Resolution 2539 (2024)

Parliamentary Assembly
Assembly debate on 16 April 2024 (10th sitting) (see Doc. 15932, report of the Committee on Political Affairs and Democracy, rapporteur: Mr Lulzim Basha; and Doc. 15941, opinion of the Committee on Legal Affairs and Human Rights, rapporteur: Mr Davor Ivo Stier). Text adopted by the Assembly on 16 April 2024 (10th sitting).See also Recommendation 2271 (2024).
1. The Parliamentary Assembly reiterates its deep concern at the extensive devastation and acute suffering inflicted upon Ukraine and its people by the Russian Federation with its illegal war of aggression that started in 2014 and escalated into a large-scale invasion in February 2022, resulting in severe human and material losses, grave violations of human rights and numerous war crimes.
2. The Council of Europe has led the way in expressing its solidarity with Ukraine and its people, condemning the Russian Federation’s war of aggression against Ukraine and excluding the Russian Federation from the Organisation because of its serious violation of international law and statutory obligations.

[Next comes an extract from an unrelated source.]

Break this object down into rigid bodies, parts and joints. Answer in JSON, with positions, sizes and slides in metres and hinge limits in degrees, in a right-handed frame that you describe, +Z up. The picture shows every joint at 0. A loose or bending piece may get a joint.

The Council of Europe has also shown leadership in setting up the Register of Damage Caused by the Aggression of the Russian Federation against Ukraine, as a first step towards establishing a comprehensive system of accountability of the Russian Federation for its wrongful acts. Consistent with its steadfast resolve and its focus on democracy, human rights and the rule of law, the Council of Europe should play a significant role in supporting the reconstruction efforts in Ukraine by recommending the seizure of Russian State assets and their use in support of the reconstruction of Ukraine. This course of action would pursue a threefold objective: strengthening Ukraine, ensuring the accountability of the Russian Federation and deterring any other future aggression.

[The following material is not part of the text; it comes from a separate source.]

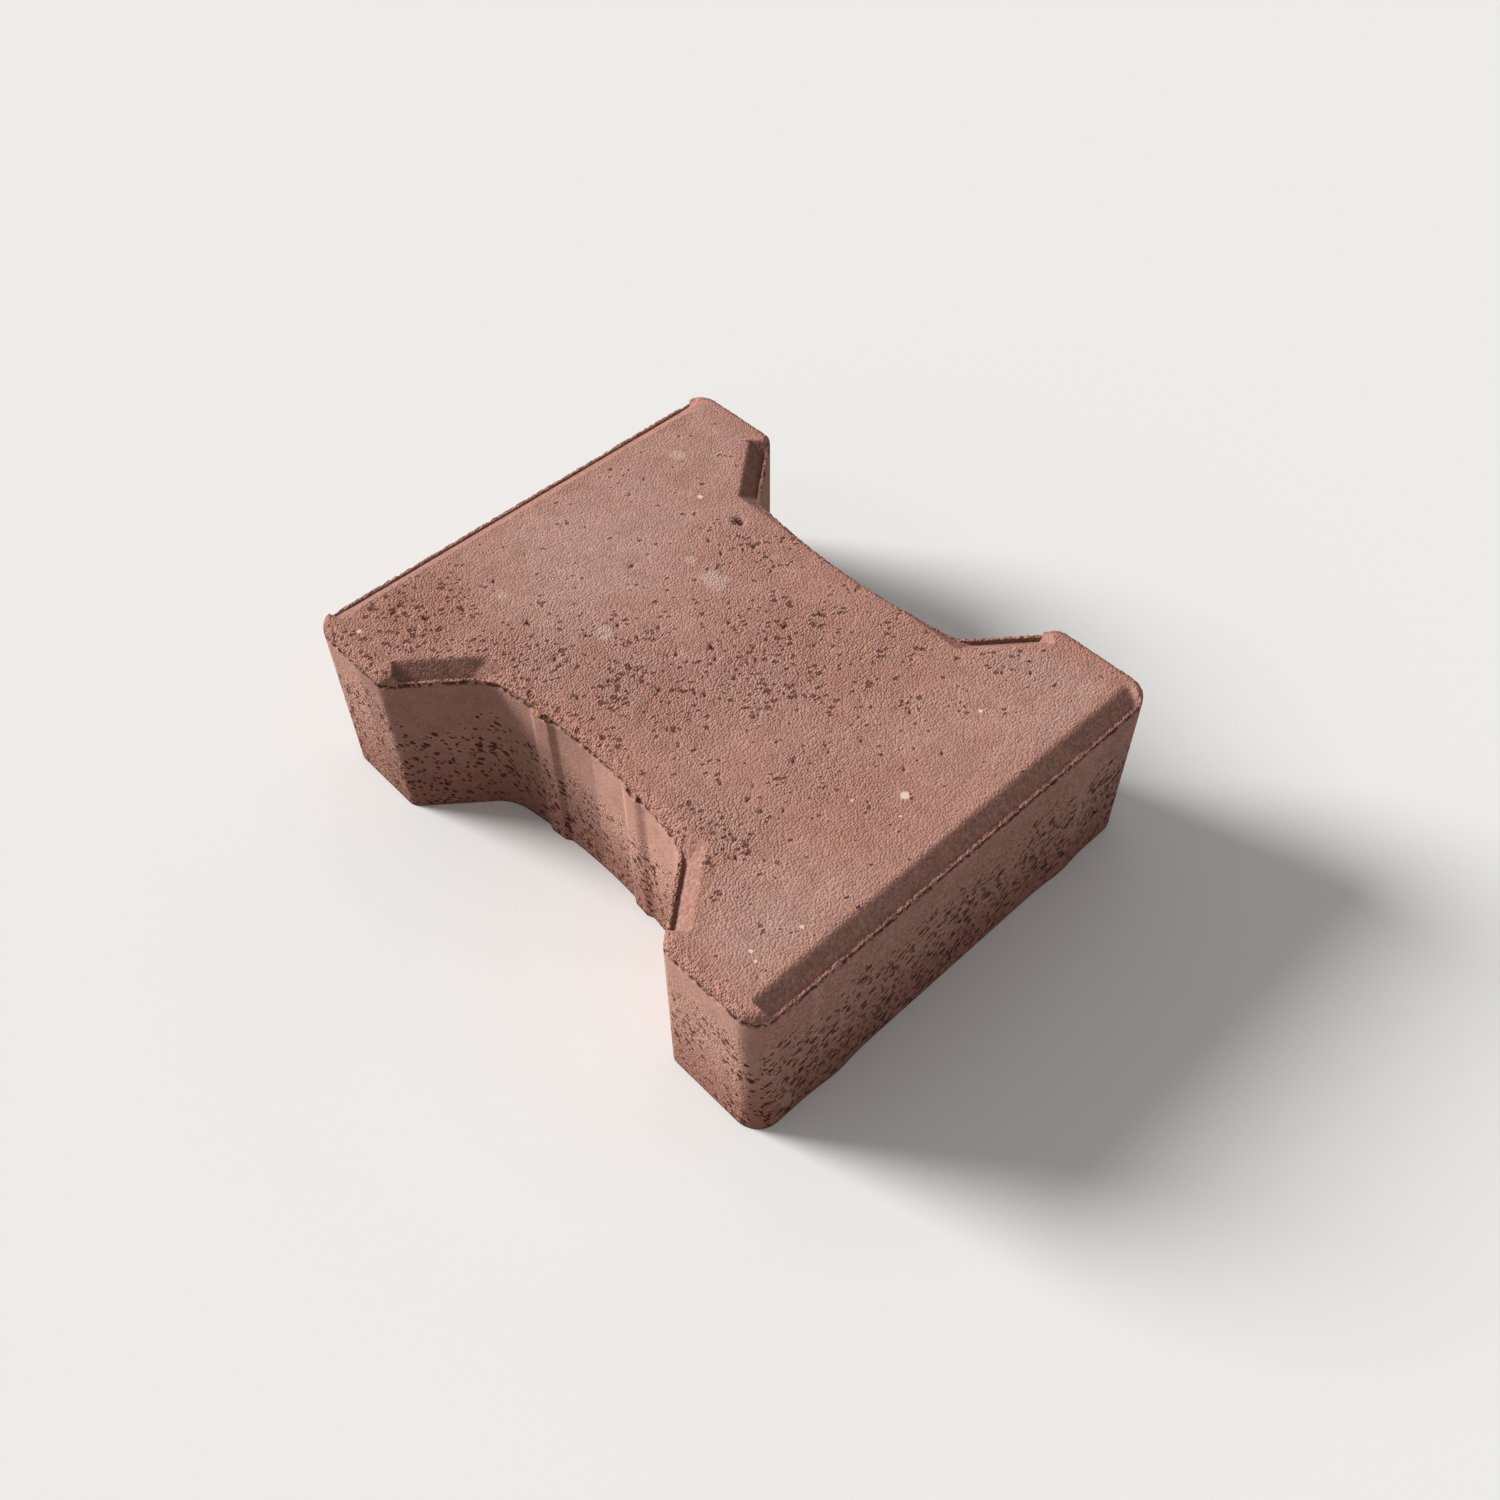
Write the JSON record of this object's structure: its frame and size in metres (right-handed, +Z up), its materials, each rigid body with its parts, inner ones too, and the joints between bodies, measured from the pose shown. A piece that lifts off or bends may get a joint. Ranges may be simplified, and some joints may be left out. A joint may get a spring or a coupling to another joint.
{
  "type": "concrete paving stone",
  "caption": "Interlocking concrete paving stone with an I-shaped plan, bevelled ends and slanted flange faces, and upright spacer ribs.",
  "frame": {"origin": "middle of the underside", "axes": "+X along the stone towards one bevelled end, +Y across it towards one flange side, +Z up out of the walked-on face"},
  "size_m": [0.1994, 0.162, 0.062],
  "materials": {
    "concrete": "rough, dull, pigmented red-brown concrete with sand grain and small pores"
  },
  "bodies": {
    "root": {"paving_stone": "concrete"}
  },
  "joints": []
}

3. The Assembly believes that it is crucial for the international community, working in concert, to address this challenge and ensure that the victims of the aggression, Ukraine and its citizens, receive the reparations they are owed and that there is a path towards justice. As already called for by the Assembly in its Resolution 2516 (2023) “Ensuring a just peace in Ukraine and lasting security in Europe”, this will involve establishing “a comprehensive compensation mechanism, including an international commission for the examination of claims for damages recorded in the Register of Damage, and a compensation fund to pay out on decisions on compensation for damage awarded by the commission, in particular by confiscating and otherwise using the Russian Federation’s assets to pay for damage caused by the war in Ukraine”.
4. The documented damage caused to Ukraine’s infrastructure and economy by the Russian Federation’s aggression had reached a value of US$416 billion in June 2023. The plight of those who have had to flee Ukraine because of the war – an estimated 6.2 million people – is particularly concerning, as a humanitarian emergency in itself and also because it creates a ripple effect across borders, affecting neighbouring countries and straining resources on a larger scale. In addition, it has been estimated that approximately 17.6 million individuals in Ukraine needed humanitarian assistance in 2023, with 5.1 million people being internally displaced.
5. The Assembly acknowledges that the non-participation by the Russian Federation in international dispute settlements hinders the traditional legal channels for securing reparations. It affirms, however, the obligation of the aggressor State, the Russian Federation, to provide full compensation for the damage, loss and injury caused by its internationally wrongful acts, including the destruction of infrastructure, loss of life, economic hardships and other adverse effects, in accordance with the principles of international law. In this respect, the Assembly recalls the 2001 Articles of the United Nations on Responsibility of States for Internationally Wrongful Acts, the 2005 United Nations Basic Principles and Guidelines on the Right to a Remedy and Reparation for Victims of Gross Violations of International Human Rights Law and Serious Violations of International Humanitarian Law and the United Nations General Assembly Resolution A/RES/ES-11/5 of 14 November 2022 “Furtherance of remedy and reparation for aggression against Ukraine”, which recognises the need for the establishment of an international mechanism for reparation.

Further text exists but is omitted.